Each psychologist has his own answer.

That's one thing you're going to discover in psychology.

If you have two psychologists, you have three opinions, usually.

So it's a big problem in psychology. There is disagreement about literally everything, all the time.

So even here there's a huge disagreement.

I, for example, and you don't have to accept my opinion, definitely. You don't have to accept my opinion, but my opinion is that there are some commonalities, but these commonalities are artificial.

I do think that humans develop much more like butterflies. There are stages that are distinct, and it's not clear at all how the transitions happen.

The brain develops, of course, but the brain develops smoothly. The brain doesn't jump. There's a smooth development in the brain, but there is no smooth development in life.

And this disconnect between the hardware, the hardware develops smoothly, but in life, we, as children, we are not like adolescents and we are like adults, we are totally different people.

This has not been explained yet. There is no good explanation how this happens. How a child suddenly becomes adolescent.

Yes, the body changes, of course.

But it's a common mistake to think that the biggest changes in the body are in adolescence. That is not true at all. The biggest changes in the body are between the ages of zero and two, actually.
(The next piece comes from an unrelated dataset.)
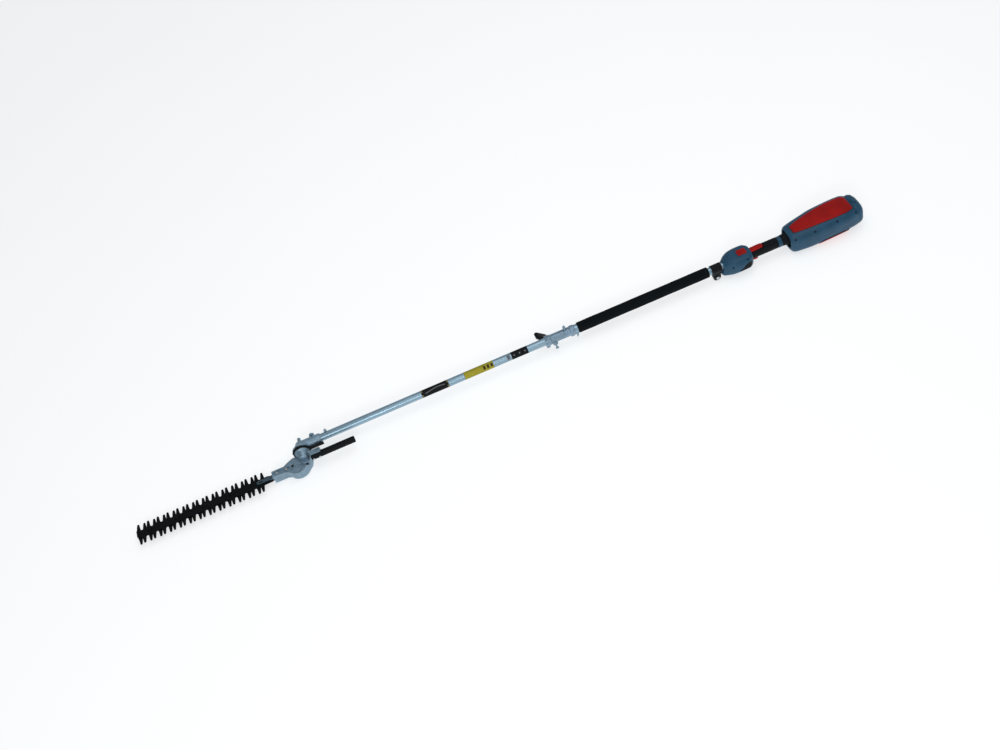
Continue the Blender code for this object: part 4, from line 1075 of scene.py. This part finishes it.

And between zero and two, there is a continuity, a psychological continuity. No disruption. Everything is the same.

So I don't think it's the body that explains these jumps.

Why do we jump? Why do we jump from one stage to the next?

There is a question of evolution. There is something called evolutionary psychology. And there's a question, is it helpful as far as evolution, as far as our survival as a species? Is it helpful that we jump?

Maybe the jumping allows us to better adapt and better respond to the environment.

It's a mystery and we're going to try to probe this mystery because if we don't find some kind of solution or answer, then what's the point?

Because if you read the title of the course from adolescent to adult, it's a very misleading title. It's a misleading title. It's like it's a road from Tetovoot to Scopium.

It's not. It's not.

And we need to resolve this.

And we'll try our best.

We'll try to use theories of other people. Maybe we will come up with a theory of our own. And future generations will learn about us. Who knows?